Growth-Strategie & Value-Strategie: (K)ein Widerspruch?

In einem seiner Bücher beschreibt der weiter oben erwähnte Peter Lynch, wie eine Gruppe abenteuerlich gekleideter Männer (sie trugen scheinbar Arbeitskleidung mit der großen Aufschrift „Waste Management“) in den Büros seiner Fondsgesellschaft aufschlugen, um nach einem Investoren zu suchen. Die lustige Truppe entpuppte sich als der Vorstand eines Abfallbeseitigungsunternehmens, also dem Inbegriff einer unattraktiven, langweiligen Firma.

Nun ja, einer ziemlich profitablen und stabilen Firma mit einem ziemlich breiten und tiefen Burggraben.

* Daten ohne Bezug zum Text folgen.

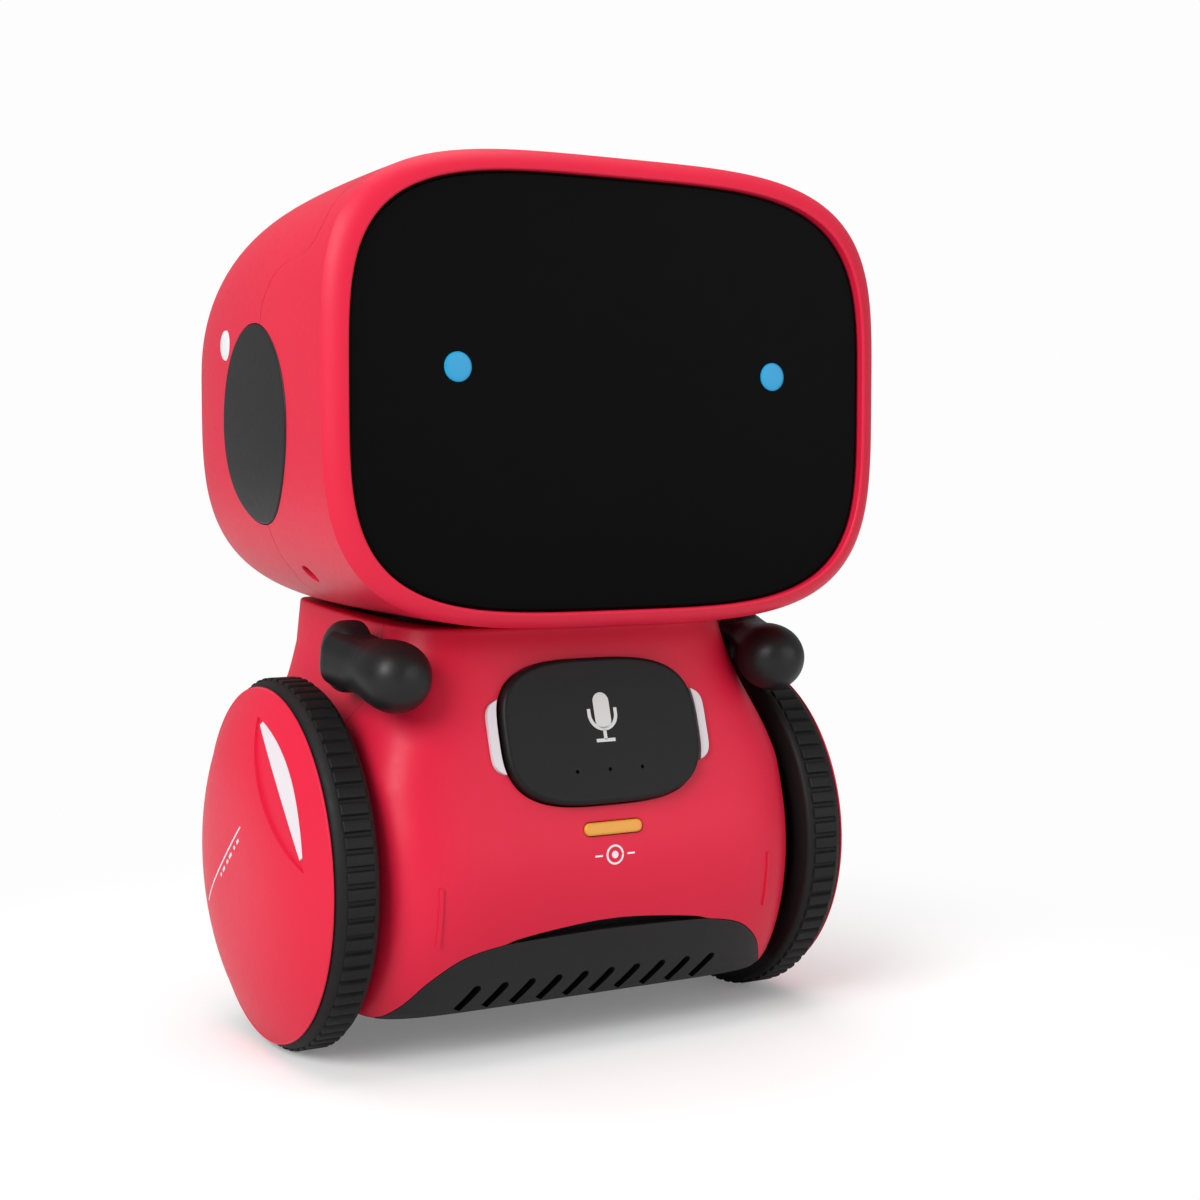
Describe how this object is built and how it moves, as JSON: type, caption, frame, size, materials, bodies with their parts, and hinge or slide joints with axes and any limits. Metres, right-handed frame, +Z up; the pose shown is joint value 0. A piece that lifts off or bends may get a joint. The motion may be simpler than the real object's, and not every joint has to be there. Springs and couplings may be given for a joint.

Waste Management entwickelte sich über viele Jahre hervorragend, weil die Dienstleistung – Abfallbeseitigung – in stetig wachsendem Umfang nachgefragt wurde, wohl bis auf weiteres nachgefragt wird und es nicht viele Konkurrenten gab, die die gleiche Dienstleistung anboten. Selbst im vergangenen Jahr (2022) betrug die Eigenkapitalrendite des Unternehmens über 30%.

Growth- und Value-Strategien müssen deshalb kein Widerspruch sein. Buffetts größte Einzelposition, Apple, erfüllt zweifellos alle Anforderungen an eine Value-Aktie: starkes Geschäftsmodell, breiter Burggraben, Top-Management und gesicherte Absatzmärkte. Gleichzeitig wächst das Unternehmen aber auch, steigert seine Marktanteile und ist jederzeit für eine revolutionäre Innovation gut, die gänzlich neue Absatzmärkte erst erschafft. Buffetts Augen für den Wert des Wachstums wurden seinen Biographen zufolge erst im Laufe seiner Karriere durch seinen kongenialen Partner Charlie Munger geöffnet.

Fazit: Growth- und Value-Investoren (oder gänzlich andere „Fundis“, also Anhänger der Fundamentalanalyse) treffen ihre Kauf- oder Verkaufsentscheidungen auf der Grundlage von Unternehmenskennzahlen. Beide Denkschulen haben sehr erfolgreiche Investoren hervorgebracht, denen zumindest ein weiteres gemein ist: Sie sind eher langfristig orientierte Anleger.